Specialist companies were drafted in to the Decommissioning team:
The demolition proposal for the wind turbine was to cut out a birdsmouth wedge from the circular steel tower and replace for temporary stability with large steel columns. Calculations were prepared to prove that on LSC blasting of the replacement columns, the remaining heel section of the tower would fail – resulting in a controlled rotational collapse.
The met mast was of triangular form in plan. The proposal for this was to blast out the front leg to initiate rotation about the remaining two rear legs.
With all stakeholder approvals in place, and a Police Scotland Sea Patrol vessel keeping the Clyde Estuary 750 metre Exclusion Zone clear of all shipping and other vessels, the demolition took place on the morning of 26th September 2019.

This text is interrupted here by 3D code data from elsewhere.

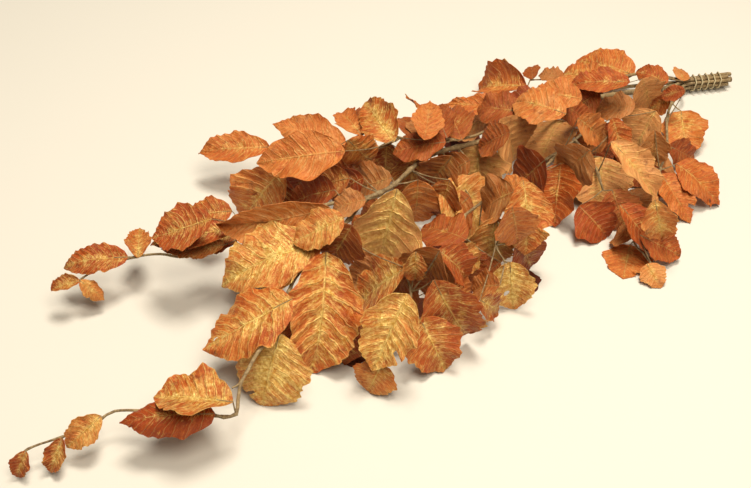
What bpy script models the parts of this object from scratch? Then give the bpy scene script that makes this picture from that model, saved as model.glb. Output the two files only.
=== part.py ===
"""A tied bunch of preserved beech branches, lying on its side.

Metres, +Z up. The bunch lies along X with its cut ends toward +X, on the plane z = 0, and
the origin is under the middle of its box. Each branch is one grown piece: its stem, its
twigs and its leaves. One tie is wound round the six stems near their cut ends.

Stems and leaves are placed as the photograph shows them. A stem's route is a list of
pixels, each met by its sight line at a height above the table. A leaf has the pixel of
its base, the pixel of its tip and its breadth; its length follows from its breadth, and
its tip lies that far from its base, on the tip's own sight line.
"""

import math
import random
from collections import namedtuple

import bpy
import bmesh
from mathutils import Vector
from mathutils.bvhtree import BVHTree

MM = 0.001
UP = Vector((0.0, 0.0, 1.0))

# The eye that the pixels are read with, in a frame of 751 x 488 pixels
PHOTO_WIDTH, PHOTO_HEIGHT = 751, 488
VIEW_ANGLE = math.radians(40.0)
LOOK_DOWN = math.radians(42.0)
EYE_DISTANCE = 0.90
BUNCH_TURN = math.radians(37.9)
# Where the middle of the view meets the table, measured from the part's origin
VIEW_MIDDLE = Vector((-0.0487, 0.0100, 0.0))

# The tie, and where the stems sit in it: across, up and thickness, in mm
TIE_FROM, TIE_TO = (719, 82.0), (688, 85.5)
BUNDLE_HEIGHT = 8.5 * MM
TIE_TURNS = 5
TIE_THICK = 1.3 * MM
TIE_GAP = 0.45 * MM
TIE_STEPS = 12
STRAIGHT_PAST_TIE = 7 * MM

# Beech leaves
LEAF_PROPORTION = 0.64       # breadth over length
SHORTEST_LEAN = 1.03         # a leaf is at least this much longer than it looks
BLADE_THICK = 0.8 * MM
BLADE_CLEAR = 0.6 * MM       # kept free on both sides of a blade
SCALLOPS = 2.5
SCALLOP_DEPTH = 0.07
WAVE = 0.020                 # of the length, up and down along the edge
BROADEST, FULLNESS = 0.85, 0.75    # powers that shape a blade's outline
BOWS = (0.02, 0.10)          # of the length, along the midrib
FOLDS = (4, 14)              # degrees, at the midrib
TWISTS = (-14, 14)           # degrees, from base to tip
CURL_SPREAD, TURN_SPREAD = 8, 12   # degrees more or less than in the table
BLADE_ROWS, SMALL_BLADE_ROWS = 5, 4
ROW_CROWDING = 1.25          # rows stand closer together toward the base
SMALL_BLADE = 55 * MM
STALK_THICK = 1.1 * MM
BENT_BACK = 0.3              # stalks whose cosine to the midrib is less are meshes of their own
SUNK_IN = 0.06               # and end at this share of the blade
UPRIGHT = 0.6                # how far a blade faces up rather than to the eye
CURLED = math.radians(45)    # blades that curl more have two more columns
LOWEST = 0.9 * MM            # no blade's middle lies lower over the table

# Finding a leaf its place
BASE_LIFT = 2.5 * MM         # a base sits this high over its stem
NEAR_STEM = 8                # pixels; bases further from their stem hang lower
SHADE_SLOPE = 0.35           # by this many mm for each pixel
LOWEST_BASE = 4 * MM
LIFTS = [*range(0, 46, 3), -4, -8, -12]
STRETCHES = (1.0, 0.9)
EXTRA_TURNS = (0, 14, -14, 28, -28)
FEET_TRIED = 4
SIDEWAYS_COST = 0.5          # how much a stalk that doesn't run along its midrib counts as longer
FOOT_ASIDE = 0.3 * MM        # two stalks from one node never share a foot
FIRST_TESTED = 0.12          # a blade may touch its own twig before this share of it

WOOD_SIDES, TWIG_SIDES, STALK_SIDES, TIE_SIDES = 5, 4, 4, 4
WOOD_STEP, TWIG_STEP = 22 * MM, 18 * MM

LEAF_COLOUR = (0.50, 0.145, 0.030, 1.0)
TIE_COLOUR = (0.55, 0.44, 0.27, 1.0)

Route = namedtuple("Route", "thick_from thick_to points")
Branch = namedtuple("Branch", "name seat butt routes low middle top hidden")

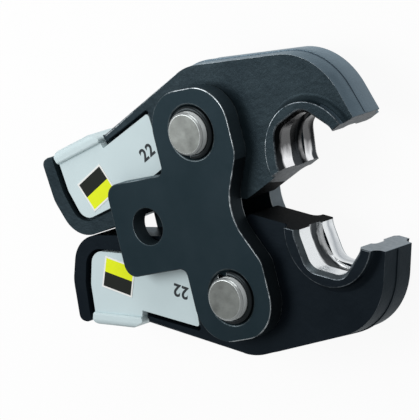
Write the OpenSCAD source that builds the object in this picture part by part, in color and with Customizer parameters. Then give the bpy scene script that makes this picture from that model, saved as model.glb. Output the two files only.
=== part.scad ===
// Press fitting tool jaw: two forged levers on two pins between two side plates.
// Frame: origin on the axis of the retaining bolt, half way between the plates,
// +X towards the mouth, +Z out of the front plate. Both levers are drawn closed
// and are then turned open about their pins.

/* [Side plates] */
// Distance between the two lever pins
pin_pitch = 54; // [50:0.5:58]
// Distance from the retaining bolt back to the line of the pins
bolt_setback = 27; // [24:0.5:29]
// Diameter of the hole for the retaining bolt
bolt_hole_d = 12; // [8:0.5:13]
// Thickness of each side plate
plate_t = 6; // [4:0.5:8]
// Width of the slot between the plates
plate_gap = 14; // [12:0.5:18]
// Distance from the line of the pins to the rear end of the tab
tab_reach = 40.7; // [38:0.1:45]
// Width of the rear tab
tab_w = 30.6; // [26:0.2:32]
// Radius of the tab's rear corners
tab_corner_r = 4.5; // [2:0.5:8]
// Width of the round lobes about the pins
lobe_w = 31.4; // [29:0.2:33]
// Height of a lobe beyond its pin
lobe_top = 14; // [13.5:0.1:16]
// Radius of the lobes' outer corners
lobe_corner_r = 12.5; // [9:0.5:13]
// Distance from the line of the pins to the front edge at the waist
waist_reach = 8.6; // [7:0.1:10]
// Radius of the hollow front edge
waist_r = 17; // [12:0.5:19]
// Radius of the inner corners between tab and lobes
notch_r = 2.6; // [1:0.1:3.5]

/* [Pins and rings] */
// Diameter of the lever pins
pin_d = 14; // [12:0.5:16]
// Height of a pin's end above the plate
pin_proud = 3.4; // [2.5:0.1:4.5]
// Chamfer at the ends of the pins
pin_chamfer = 0.6; // [0.3:0.1:1]
// Radial running clearance of the levers on their pins
pin_clearance = 0.05; // [0.02:0.01:0.09]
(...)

The demolition was a success, both structures falling as designed, with the relatively strong cross wind causing the turbine to deviate by no more than two degrees from the planned alignment, well within the normal design parameters of plus or minus 10 degrees. A relatively soft landing was achieved with the blades breaking up and debris spread limited. Inspection of the column stubs confirmed the LSCs had performed as designed by CDI. The site successfully returned to SSE in early in December after all materials had been processed and removed.
It is worth noting that Keltbray Decommissioning’s risk-based approach on wind turbine projects has yielded three different methodologies to date – pulling, blasting and dismantling – with each project assessed on its individual merits. On this occasion blasting was used, resulting in a reduction in workforce risk by a factor in excess of 3 when compared to crane dismantling.